# START OF DATASET ENTRIES
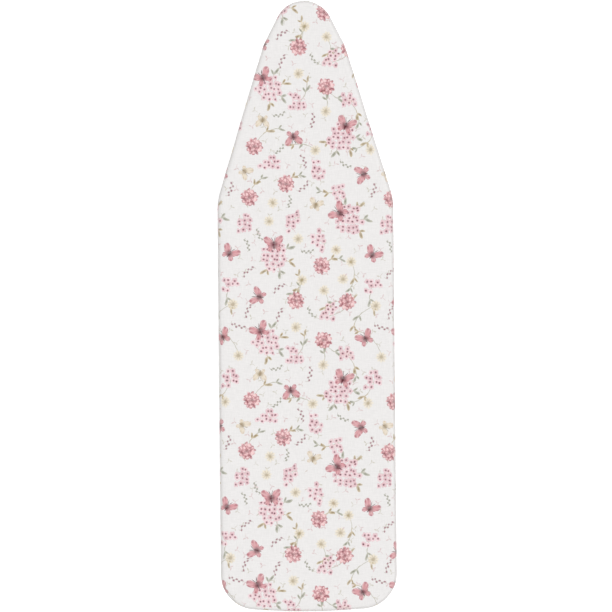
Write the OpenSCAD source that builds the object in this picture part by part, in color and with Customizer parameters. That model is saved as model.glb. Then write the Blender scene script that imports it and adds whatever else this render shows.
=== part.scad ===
# END OF DATASET ENTRIES
# START OF DATASET ENTRIES
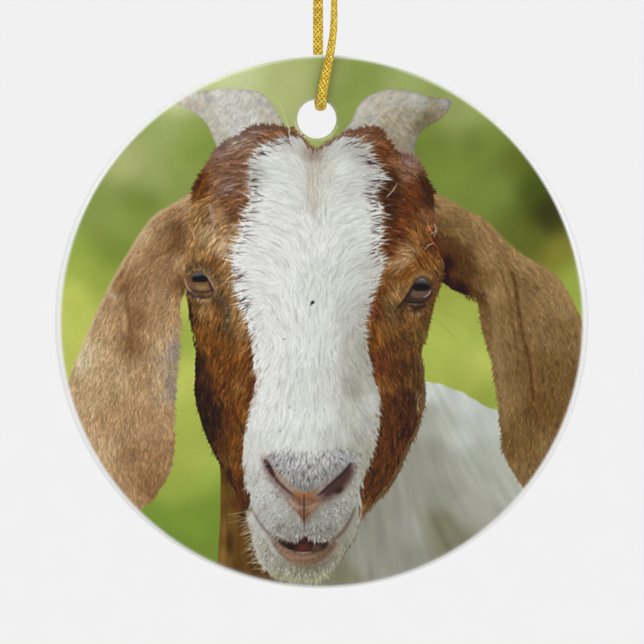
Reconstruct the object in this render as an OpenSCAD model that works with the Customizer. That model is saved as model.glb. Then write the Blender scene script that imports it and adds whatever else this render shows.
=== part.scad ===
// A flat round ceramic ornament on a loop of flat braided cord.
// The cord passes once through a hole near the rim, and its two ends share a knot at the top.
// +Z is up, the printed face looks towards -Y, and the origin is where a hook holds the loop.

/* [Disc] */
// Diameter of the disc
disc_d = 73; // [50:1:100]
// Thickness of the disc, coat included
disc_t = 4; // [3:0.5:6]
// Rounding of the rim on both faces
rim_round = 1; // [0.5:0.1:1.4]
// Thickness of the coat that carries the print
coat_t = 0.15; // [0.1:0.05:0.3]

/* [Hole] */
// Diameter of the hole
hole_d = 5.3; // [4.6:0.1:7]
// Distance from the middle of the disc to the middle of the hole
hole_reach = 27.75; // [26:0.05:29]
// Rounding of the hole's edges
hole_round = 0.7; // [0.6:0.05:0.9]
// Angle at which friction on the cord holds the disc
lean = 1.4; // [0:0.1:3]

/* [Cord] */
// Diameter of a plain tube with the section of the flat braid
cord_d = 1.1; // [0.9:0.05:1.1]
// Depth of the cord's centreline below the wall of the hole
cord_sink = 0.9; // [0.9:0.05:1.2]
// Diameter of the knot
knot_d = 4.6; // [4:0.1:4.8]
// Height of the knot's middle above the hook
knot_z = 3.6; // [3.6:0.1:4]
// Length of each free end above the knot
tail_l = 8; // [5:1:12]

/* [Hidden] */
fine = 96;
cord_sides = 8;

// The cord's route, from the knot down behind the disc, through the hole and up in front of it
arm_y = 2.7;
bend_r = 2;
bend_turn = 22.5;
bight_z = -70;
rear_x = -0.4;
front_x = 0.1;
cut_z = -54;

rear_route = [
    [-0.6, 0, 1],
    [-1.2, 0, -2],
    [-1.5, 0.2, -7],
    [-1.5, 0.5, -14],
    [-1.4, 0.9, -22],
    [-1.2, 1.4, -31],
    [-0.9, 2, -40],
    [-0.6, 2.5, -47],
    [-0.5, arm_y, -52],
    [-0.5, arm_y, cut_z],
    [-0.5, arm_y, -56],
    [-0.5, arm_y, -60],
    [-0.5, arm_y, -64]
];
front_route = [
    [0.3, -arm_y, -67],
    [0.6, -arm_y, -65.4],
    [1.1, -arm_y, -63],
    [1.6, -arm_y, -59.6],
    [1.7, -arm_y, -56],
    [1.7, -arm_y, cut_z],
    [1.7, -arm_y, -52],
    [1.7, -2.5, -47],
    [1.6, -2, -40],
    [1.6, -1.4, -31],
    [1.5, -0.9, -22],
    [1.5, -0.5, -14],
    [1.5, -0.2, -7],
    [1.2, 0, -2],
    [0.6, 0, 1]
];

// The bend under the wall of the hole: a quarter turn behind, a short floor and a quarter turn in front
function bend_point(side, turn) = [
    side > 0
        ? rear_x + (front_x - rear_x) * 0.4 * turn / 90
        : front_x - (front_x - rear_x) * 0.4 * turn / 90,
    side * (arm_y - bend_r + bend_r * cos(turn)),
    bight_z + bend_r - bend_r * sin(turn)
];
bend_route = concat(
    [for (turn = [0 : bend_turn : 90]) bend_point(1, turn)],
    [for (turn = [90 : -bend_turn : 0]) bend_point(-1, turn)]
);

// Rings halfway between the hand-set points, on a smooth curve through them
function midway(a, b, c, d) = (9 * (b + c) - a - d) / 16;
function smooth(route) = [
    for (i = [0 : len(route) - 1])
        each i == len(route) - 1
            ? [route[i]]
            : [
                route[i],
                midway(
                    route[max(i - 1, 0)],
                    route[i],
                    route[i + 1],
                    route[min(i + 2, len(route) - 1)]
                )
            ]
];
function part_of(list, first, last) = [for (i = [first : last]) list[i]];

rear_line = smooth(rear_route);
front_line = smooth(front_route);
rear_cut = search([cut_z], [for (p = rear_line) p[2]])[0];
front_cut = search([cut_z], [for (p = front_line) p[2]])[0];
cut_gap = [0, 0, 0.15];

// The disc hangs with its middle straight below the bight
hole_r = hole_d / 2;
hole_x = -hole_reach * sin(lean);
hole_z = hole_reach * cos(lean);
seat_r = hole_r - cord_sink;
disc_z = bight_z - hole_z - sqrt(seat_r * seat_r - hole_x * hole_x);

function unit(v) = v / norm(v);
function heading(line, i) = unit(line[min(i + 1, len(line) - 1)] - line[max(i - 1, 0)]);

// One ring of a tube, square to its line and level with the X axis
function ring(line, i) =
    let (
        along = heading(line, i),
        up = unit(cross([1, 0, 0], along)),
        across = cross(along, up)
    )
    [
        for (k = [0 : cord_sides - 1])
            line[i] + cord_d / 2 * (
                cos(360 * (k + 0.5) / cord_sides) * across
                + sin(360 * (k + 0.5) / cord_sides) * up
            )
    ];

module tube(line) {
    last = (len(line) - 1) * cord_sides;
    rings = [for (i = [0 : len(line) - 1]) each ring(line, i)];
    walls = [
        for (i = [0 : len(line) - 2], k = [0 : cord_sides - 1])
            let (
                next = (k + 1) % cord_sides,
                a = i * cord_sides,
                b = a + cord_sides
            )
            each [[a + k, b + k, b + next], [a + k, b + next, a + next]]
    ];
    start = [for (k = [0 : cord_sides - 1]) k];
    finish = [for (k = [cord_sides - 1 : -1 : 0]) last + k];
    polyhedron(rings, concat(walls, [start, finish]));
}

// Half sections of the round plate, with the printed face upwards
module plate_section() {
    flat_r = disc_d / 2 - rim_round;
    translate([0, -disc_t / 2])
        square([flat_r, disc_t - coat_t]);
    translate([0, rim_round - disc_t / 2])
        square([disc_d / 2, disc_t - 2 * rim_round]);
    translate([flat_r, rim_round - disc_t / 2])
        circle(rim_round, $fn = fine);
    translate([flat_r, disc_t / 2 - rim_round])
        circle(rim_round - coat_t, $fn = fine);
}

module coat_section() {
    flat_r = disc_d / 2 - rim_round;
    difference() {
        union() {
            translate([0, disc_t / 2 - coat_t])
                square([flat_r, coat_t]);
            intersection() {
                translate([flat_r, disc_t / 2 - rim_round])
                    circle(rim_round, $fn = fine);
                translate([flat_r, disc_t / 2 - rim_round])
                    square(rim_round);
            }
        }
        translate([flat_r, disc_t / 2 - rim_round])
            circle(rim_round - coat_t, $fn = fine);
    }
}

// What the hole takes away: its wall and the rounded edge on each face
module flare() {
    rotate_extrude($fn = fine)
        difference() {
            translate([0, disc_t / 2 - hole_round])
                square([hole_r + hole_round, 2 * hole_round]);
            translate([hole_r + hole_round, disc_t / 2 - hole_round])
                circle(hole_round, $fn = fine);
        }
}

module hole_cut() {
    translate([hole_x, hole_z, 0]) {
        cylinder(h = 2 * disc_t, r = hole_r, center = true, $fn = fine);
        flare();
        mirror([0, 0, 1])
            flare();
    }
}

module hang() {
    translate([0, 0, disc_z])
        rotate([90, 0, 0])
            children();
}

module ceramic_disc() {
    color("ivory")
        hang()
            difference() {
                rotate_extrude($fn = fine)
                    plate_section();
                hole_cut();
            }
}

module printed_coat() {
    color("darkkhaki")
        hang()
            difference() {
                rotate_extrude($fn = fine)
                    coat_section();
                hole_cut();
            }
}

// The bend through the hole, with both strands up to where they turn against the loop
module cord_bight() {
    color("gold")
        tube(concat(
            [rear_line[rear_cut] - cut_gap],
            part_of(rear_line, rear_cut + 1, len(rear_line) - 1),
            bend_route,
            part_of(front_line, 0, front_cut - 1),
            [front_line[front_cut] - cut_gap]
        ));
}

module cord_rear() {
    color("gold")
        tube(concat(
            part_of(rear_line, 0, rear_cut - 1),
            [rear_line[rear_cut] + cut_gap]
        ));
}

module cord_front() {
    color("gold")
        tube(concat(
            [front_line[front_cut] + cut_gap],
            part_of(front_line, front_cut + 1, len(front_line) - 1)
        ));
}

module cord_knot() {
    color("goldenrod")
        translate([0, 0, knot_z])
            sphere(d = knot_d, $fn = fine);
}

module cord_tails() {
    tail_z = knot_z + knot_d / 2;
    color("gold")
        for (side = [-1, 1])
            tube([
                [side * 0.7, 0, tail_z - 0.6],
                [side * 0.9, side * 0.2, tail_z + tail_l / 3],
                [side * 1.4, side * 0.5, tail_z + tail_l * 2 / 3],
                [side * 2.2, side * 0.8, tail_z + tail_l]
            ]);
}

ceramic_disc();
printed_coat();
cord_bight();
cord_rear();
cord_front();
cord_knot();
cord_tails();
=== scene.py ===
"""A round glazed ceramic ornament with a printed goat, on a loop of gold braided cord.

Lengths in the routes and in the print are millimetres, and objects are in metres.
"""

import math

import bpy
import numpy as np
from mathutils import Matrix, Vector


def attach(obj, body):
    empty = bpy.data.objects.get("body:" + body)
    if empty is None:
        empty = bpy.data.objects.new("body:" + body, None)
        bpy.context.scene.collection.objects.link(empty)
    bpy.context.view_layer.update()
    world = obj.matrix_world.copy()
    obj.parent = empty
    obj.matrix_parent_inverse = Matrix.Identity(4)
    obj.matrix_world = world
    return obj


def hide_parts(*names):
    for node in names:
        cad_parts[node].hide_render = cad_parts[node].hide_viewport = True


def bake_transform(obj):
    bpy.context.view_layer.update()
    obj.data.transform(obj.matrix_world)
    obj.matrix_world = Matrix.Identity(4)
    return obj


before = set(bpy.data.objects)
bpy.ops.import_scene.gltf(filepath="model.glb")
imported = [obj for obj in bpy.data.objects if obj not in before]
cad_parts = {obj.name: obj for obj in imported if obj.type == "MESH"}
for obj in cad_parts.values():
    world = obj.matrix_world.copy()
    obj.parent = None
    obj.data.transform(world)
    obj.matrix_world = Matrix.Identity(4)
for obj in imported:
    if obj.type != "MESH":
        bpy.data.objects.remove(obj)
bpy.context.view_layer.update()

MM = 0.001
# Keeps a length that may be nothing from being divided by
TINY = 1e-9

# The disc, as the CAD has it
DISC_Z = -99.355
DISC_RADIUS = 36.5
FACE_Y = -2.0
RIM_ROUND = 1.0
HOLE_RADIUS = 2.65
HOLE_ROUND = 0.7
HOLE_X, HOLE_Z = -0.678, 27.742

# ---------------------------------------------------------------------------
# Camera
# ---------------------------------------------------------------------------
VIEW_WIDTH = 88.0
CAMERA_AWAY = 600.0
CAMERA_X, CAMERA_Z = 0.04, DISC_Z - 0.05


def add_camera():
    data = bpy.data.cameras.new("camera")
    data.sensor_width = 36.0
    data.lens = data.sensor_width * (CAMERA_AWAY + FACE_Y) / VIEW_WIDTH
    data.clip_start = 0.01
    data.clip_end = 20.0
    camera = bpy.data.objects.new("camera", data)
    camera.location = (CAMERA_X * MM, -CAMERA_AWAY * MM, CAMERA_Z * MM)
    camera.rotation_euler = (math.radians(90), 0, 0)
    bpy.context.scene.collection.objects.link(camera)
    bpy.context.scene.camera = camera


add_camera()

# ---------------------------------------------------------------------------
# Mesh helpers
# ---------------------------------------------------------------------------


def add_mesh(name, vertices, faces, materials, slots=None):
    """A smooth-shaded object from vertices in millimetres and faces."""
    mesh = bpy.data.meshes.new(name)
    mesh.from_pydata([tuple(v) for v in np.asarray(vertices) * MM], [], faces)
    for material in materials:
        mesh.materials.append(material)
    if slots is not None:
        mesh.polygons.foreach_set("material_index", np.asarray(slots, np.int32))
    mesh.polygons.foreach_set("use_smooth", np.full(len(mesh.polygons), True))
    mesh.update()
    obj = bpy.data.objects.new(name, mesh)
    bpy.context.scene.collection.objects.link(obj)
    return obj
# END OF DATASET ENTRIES
# START OF DATASET ENTRIES
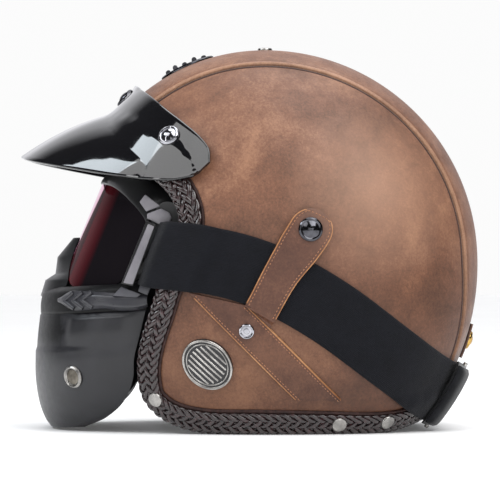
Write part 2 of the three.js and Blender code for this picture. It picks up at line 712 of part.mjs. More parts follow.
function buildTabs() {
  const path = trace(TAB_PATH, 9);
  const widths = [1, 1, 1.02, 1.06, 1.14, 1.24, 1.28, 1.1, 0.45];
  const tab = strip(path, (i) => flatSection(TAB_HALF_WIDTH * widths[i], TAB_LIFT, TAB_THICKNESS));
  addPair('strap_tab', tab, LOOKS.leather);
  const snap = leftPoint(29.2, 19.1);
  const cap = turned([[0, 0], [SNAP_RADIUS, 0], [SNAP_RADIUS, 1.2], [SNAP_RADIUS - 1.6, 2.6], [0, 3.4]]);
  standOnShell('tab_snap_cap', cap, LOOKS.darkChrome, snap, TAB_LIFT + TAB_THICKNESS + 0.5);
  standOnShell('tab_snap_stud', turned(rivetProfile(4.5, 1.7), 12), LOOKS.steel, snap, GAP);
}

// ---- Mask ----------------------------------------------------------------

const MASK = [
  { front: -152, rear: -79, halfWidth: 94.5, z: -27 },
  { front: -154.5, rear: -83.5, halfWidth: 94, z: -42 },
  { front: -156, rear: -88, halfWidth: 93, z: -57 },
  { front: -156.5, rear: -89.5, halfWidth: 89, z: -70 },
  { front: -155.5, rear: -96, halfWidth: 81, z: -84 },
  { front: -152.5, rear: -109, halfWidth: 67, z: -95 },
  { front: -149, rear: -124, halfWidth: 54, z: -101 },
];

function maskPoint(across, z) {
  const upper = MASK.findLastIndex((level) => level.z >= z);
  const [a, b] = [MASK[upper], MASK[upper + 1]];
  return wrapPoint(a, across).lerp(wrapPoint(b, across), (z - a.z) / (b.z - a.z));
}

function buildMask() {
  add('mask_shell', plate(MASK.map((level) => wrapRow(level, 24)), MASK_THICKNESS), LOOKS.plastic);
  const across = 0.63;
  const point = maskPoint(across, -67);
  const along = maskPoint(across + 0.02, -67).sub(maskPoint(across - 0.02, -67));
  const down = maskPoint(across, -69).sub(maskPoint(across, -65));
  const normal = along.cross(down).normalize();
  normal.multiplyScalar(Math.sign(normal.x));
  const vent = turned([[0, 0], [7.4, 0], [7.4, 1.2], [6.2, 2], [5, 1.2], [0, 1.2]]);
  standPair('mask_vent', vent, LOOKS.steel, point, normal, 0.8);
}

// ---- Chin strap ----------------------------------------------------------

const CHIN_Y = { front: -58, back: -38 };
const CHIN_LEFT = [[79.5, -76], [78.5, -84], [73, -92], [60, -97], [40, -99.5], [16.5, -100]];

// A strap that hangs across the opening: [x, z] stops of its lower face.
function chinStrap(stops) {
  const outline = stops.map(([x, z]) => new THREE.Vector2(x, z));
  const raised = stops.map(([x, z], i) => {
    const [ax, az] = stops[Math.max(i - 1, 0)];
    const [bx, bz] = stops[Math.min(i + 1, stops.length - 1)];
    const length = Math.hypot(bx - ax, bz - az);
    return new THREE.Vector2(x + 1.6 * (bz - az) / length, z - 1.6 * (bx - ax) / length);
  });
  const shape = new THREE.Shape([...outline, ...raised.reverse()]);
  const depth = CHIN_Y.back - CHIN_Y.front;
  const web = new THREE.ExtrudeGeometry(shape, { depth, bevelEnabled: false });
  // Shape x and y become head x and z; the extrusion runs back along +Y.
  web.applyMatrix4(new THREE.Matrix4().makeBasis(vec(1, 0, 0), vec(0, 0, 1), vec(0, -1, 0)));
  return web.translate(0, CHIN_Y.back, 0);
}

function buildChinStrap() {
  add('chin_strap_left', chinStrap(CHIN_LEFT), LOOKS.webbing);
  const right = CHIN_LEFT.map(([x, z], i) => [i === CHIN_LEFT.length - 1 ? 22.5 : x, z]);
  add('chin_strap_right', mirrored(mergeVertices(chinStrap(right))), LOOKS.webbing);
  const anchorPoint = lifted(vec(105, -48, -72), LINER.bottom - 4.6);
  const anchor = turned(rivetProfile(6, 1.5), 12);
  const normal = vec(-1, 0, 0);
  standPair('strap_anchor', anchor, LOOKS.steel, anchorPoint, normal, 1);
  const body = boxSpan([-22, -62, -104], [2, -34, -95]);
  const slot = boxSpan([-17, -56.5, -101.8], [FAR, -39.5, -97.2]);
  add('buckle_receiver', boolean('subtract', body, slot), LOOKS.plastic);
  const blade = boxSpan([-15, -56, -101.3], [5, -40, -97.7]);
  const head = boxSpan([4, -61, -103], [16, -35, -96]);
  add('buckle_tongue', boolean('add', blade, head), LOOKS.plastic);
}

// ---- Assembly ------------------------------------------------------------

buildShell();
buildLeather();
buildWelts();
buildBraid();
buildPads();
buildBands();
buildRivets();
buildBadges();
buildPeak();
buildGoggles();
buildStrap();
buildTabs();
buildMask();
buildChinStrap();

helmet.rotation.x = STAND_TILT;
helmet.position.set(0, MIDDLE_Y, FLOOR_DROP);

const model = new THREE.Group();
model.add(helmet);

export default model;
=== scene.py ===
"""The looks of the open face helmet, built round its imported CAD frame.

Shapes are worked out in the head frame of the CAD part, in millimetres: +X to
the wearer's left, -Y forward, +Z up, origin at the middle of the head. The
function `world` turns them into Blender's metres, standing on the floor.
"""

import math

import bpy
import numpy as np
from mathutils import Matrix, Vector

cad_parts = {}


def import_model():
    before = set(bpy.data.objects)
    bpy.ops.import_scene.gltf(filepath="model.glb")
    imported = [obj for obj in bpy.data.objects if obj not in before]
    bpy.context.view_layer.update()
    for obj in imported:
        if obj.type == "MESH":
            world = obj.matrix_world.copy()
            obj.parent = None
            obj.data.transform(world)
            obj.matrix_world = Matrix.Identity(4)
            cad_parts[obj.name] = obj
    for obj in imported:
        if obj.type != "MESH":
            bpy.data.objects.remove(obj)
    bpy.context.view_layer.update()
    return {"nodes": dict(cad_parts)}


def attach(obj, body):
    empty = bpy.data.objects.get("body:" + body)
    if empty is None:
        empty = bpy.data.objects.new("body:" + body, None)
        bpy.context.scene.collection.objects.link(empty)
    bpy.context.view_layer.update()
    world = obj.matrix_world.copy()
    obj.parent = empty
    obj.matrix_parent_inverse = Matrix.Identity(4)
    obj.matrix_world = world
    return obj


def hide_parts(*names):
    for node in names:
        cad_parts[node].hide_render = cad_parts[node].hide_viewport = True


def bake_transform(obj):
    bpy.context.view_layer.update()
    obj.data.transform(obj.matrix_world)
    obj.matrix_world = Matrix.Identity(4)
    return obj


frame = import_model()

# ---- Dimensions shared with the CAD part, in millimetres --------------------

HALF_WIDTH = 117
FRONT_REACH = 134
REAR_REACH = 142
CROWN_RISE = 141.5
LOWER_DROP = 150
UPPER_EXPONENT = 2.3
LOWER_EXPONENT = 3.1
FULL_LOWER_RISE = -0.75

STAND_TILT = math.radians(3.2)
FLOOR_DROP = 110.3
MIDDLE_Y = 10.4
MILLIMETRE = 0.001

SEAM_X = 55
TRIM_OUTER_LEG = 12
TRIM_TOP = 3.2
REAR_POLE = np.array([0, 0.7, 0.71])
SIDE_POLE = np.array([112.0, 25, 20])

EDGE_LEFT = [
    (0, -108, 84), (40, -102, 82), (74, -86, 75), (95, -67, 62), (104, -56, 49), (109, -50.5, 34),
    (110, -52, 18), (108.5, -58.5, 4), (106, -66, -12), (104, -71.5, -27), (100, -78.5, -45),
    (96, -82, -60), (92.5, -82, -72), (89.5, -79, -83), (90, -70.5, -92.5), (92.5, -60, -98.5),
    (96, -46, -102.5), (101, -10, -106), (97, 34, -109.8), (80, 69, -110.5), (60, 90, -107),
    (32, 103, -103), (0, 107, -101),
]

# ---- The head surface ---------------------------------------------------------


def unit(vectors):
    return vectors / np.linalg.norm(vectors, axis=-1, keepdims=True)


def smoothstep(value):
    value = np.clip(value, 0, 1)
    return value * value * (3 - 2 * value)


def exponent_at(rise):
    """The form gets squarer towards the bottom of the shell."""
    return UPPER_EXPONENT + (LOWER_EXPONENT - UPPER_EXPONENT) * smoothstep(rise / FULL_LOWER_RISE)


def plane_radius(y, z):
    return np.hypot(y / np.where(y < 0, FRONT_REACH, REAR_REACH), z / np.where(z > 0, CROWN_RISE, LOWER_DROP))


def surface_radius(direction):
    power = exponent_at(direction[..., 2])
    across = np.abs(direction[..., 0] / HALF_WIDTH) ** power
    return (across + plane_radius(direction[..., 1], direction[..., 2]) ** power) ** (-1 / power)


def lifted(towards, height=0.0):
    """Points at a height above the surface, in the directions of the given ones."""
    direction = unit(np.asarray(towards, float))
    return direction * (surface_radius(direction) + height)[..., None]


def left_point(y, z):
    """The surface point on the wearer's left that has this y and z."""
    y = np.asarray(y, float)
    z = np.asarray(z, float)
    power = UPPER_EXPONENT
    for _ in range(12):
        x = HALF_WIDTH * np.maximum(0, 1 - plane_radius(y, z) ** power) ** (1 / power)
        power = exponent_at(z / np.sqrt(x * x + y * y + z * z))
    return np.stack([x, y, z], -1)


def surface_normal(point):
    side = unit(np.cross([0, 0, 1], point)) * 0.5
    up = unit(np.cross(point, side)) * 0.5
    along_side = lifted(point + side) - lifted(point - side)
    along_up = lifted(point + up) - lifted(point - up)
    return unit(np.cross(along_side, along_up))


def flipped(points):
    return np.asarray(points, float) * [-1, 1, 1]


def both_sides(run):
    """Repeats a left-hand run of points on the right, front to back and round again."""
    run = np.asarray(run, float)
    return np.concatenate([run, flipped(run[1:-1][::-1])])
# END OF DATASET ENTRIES
* [WRITTEN EXERCISE]: Where a line holds "gltf", copy that line.

* [THE RESULT]:
bpy.ops.import_scene.gltf(filepath="model.glb")
    bpy.ops.import_scene.gltf(filepath="model.glb")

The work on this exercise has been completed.